WHAT THE TASK ASKS: Extract every line that includes the string "scene".

AVAILABLE DATA:
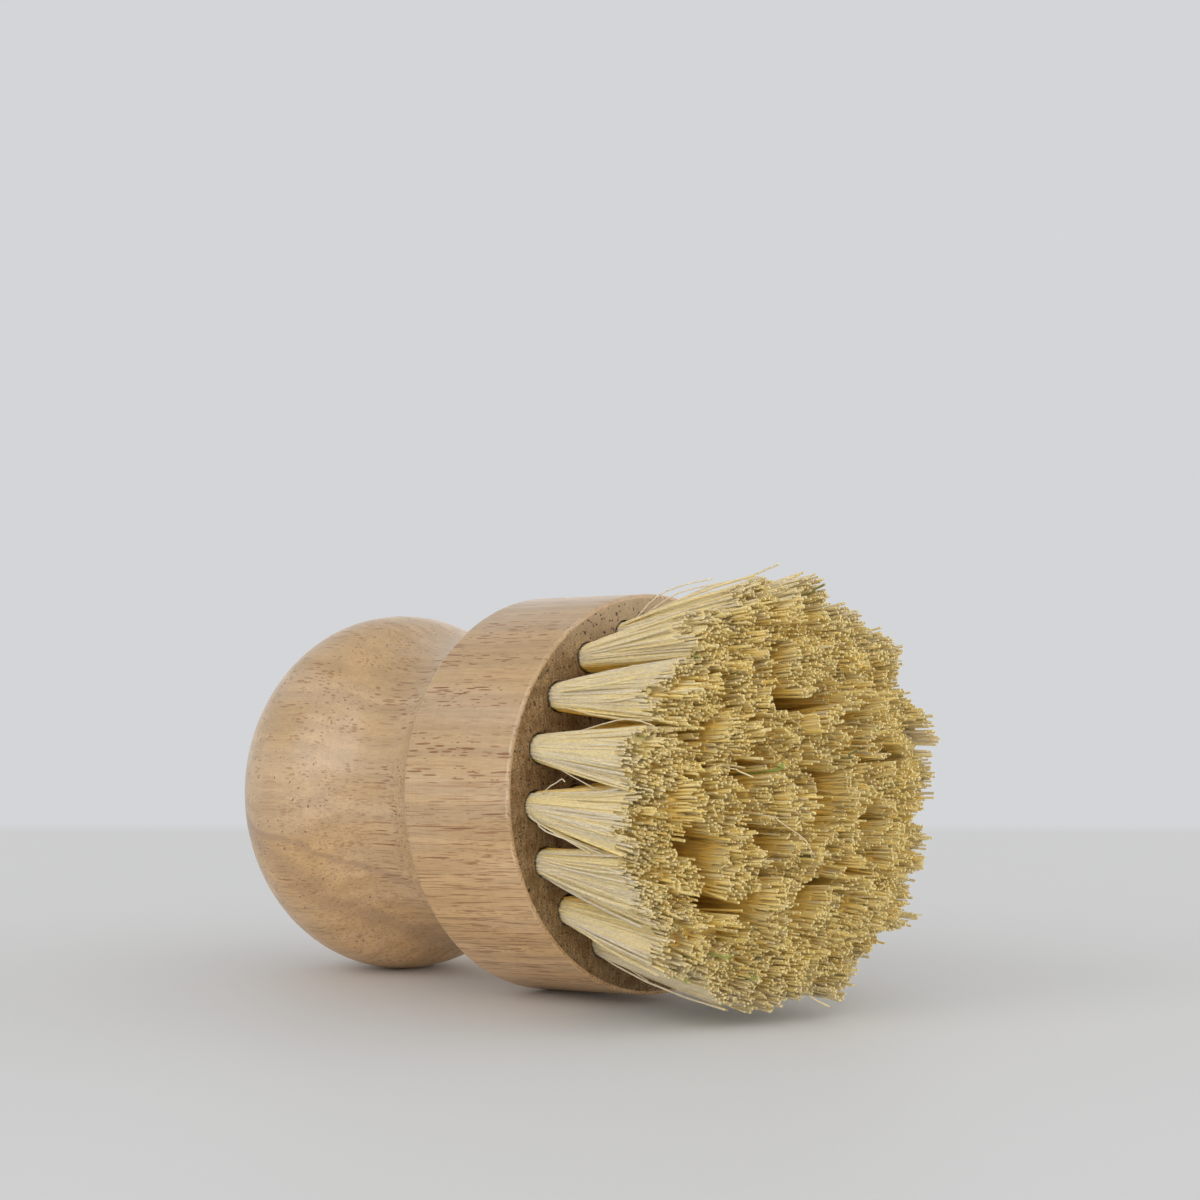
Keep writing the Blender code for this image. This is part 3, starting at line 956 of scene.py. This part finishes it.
def smooth_path(points):
    """Even steps along a curve through the points."""
    points = np.array(points)
    ends = np.vstack([2 * points[0] - points[1], points, 2 * points[-1] - points[-2]])
    shares = np.linspace(0.0, len(points) - 1.0, STRAY_STEPS)
    path = []
    for share in shares:
        first = min(int(share), len(points) - 2)
        t = share - first
        before, start, end, after = ends[first : first + 4]
        path.append(
            0.5
            * (
                2 * start
                + (end - before) * t
                + (2 * before - 5 * start + 4 * end - after) * t**2
                + (3 * start - before - 3 * end + after) * t**3
            )
        )
    return path


def make_strays(places, material):
    """Each stray fibre grows from the hole that is nearest to where it first shows."""
    chance = np.random.default_rng(FIRST_SEED - 1)
    paths = []
    for _, _, seen in STRAYS:
        shown = [seen_at(*point) for point in seen]
        fan = 1 + SPLAY * shown[0].z / FIBRE_LENGTH
        holes = [place.translation for _, _, place in places]
        hole = min(holes, key=lambda spot: (spot.xy * fan - shown[0].xy).length)
        root = hole + Vector((0.0, 0.0, FIBRE_STATIONS[0]))
        mouth = hole.lerp(Vector((shown[0].x, shown[0].y, 0.0)), STRAY_MOUTH_SHARE)
        paths.append(smooth_path([root, mouth] + shown))
    radii = np.array([radius for radius, _, _ in STRAYS]) * MM
    looks = {"tone": np.array([tone for _, tone, _ in STRAYS]), "painted_depth_shade": np.zeros(len(STRAYS))}
    mesh = fibre_mesh("stray_fibres", np.array(paths), radii, looks, chance, material)
    add_piece(new_object("stray_fibres", mesh, BRUSH), None)


# Table, light and camera
TABLE_COLOUR = colour(0.625, 0.625, 0.62)
BACKDROP_COLOUR = colour(0.655, 0.664, 0.683)
TABLE_ROUGHNESS = 0.6
TABLE_REACH = 3.0
TABLE_END = 0.772
TABLE_END_BLUR = 0.012
SKY_LOW_COLOUR = colour(1.03, 0.99, 0.94)
SKY_HIGH_COLOUR = colour(0.97, 0.985, 1.01)
SKY_LOW = 1.56
SKY_HIGH = 0.50
SKY_FRONT = Vector((0.98, 0.10, 0.0))
SKY_BACK_SHARE = 0.58
SKY_FRONT_SHARE = 1.50
KEY_FROM = Vector((-0.16, -0.95, 0.66))
KEY_SIDE = 0.6
KEY_POWER = 2.6
NEAR_CLIP = 10.0 * MM


def make_table():
    """A table top that fades into the backdrop behind the brush, as the blurred table edge does."""
    made, tree = new_material("table")
    sockets = {"Base Color": TABLE_COLOUR, "Roughness": TABLE_ROUGHNESS}
    shader = node(tree, "ShaderNodeBsdfPrincipled", sockets)
    place = node(tree, "ShaderNodeTexCoord").outputs["Object"]
    away = along_way(tree, vector(tree, "SUBTRACT", place, tuple(CAMERA_AT)), tuple(LEVEL))
    behind = ramp(tree, away, TABLE_END - TABLE_END_BLUR, TABLE_END + TABLE_END_BLUR)
    ray = node(tree, "ShaderNodeLightPath")
    seen = calculate(tree, "MAXIMUM", ray.outputs["Is Camera Ray"], ray.outputs["Is Glossy Ray"])
    backdrop = node(tree, "ShaderNodeEmission", {"Color": BACKDROP_COLOUR, "Strength": 1.0})
    share = product(tree, behind, seen)
    mix = node(tree, "ShaderNodeMixShader", {0: share, 1: shader.outputs[0], 2: backdrop.outputs[0]})
    node(tree, "ShaderNodeOutputMaterial", {"Surface": mix.outputs[0]})
    low, high = -TABLE_REACH, TABLE_REACH
    corners = [(low, low, 0.0), (high, low, 0.0), (high, high, 0.0), (low, high, 0.0)]
    mesh = bpy.data.meshes.new("table")
    mesh.from_pydata(corners, [], [(0, 1, 2, 3)])
    mesh.materials.append(made)
    new_object("table", mesh)


def make_light():
    """A soft sky, brighter low down and in front of the brush, and one large lamp."""
    world = bpy.data.worlds.new("studio")
    bpy.context.scene.world = world
    world.use_nodes = True
    tree = world.node_tree
    tree.nodes.clear()
    ray = node(tree, "ShaderNodeLightPath")
    seen = calculate(tree, "MAXIMUM", ray.outputs["Is Camera Ray"], ray.outputs["Is Transmission Ray"])
    way = node(tree, "ShaderNodeTexCoord").outputs["Generated"]
    front = along_way(tree, way, SKY_FRONT)
    up = node(tree, "ShaderNodeSeparateXYZ", {0: way}).outputs[2]
    strength = product(
        tree,
        ramp(tree, up, 0.0, 0.95, SKY_LOW, SKY_HIGH),
        ramp(tree, front, -0.9, 0.6, SKY_BACK_SHARE, SKY_FRONT_SHARE),
    )
    tint = mixed(tree, ramp(tree, up, 0.0, 0.6), SKY_LOW_COLOUR, SKY_HIGH_COLOUR)
    sky = node(tree, "ShaderNodeBackground", {"Color": tint, "Strength": strength})
    backdrop = node(tree, "ShaderNodeBackground", {"Color": BACKDROP_COLOUR, "Strength": 1.0})
    mix = node(tree, "ShaderNodeMixShader", {0: seen, 1: sky.outputs[0], 2: backdrop.outputs[0]})
    node(tree, "ShaderNodeOutputWorld", {"Surface": mix.outputs[0]})
    key = bpy.data.lights.new("key", "AREA")
    key.shape = "SQUARE"
    key.size = KEY_SIDE
    key.energy = KEY_POWER
    lamp = new_object("key", key)
    lamp.location = KEY_FROM
    lamp.rotation_euler = (-KEY_FROM).to_track_quat("-Z", "Y").to_euler()


def make_camera():
    lens = bpy.data.cameras.new("camera")
    lens.sensor_width = SENSOR_MM
    lens.lens = SENSOR_MM * FOCAL_PIXELS / IMAGE_SIDE
    lens.clip_start = NEAR_CLIP
    camera = new_object("camera", lens)
    camera.matrix_world = Matrix.Translation(CAMERA_AT) @ LENS_TURN.to_4x4()
    bpy.context.scene.camera = camera


def main():
    make_camera()
    make_light()
    make_table()
    places = hole_places()
    make_handle(places)
    fibre = plant_fibre()
    make_tufts(places, fibre)
    make_strays(places, fibre)
    bpy.context.scene.view_settings.view_transform = "Standard"


main()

FINISHED EXERCISE:
Keep writing the Blender code for this image. This is part 3, starting at line 956 of scene.py. This part finishes it.
    bpy.context.scene.world = world
    bpy.context.scene.camera = camera
    bpy.context.scene.view_settings.view_transform = "Standard"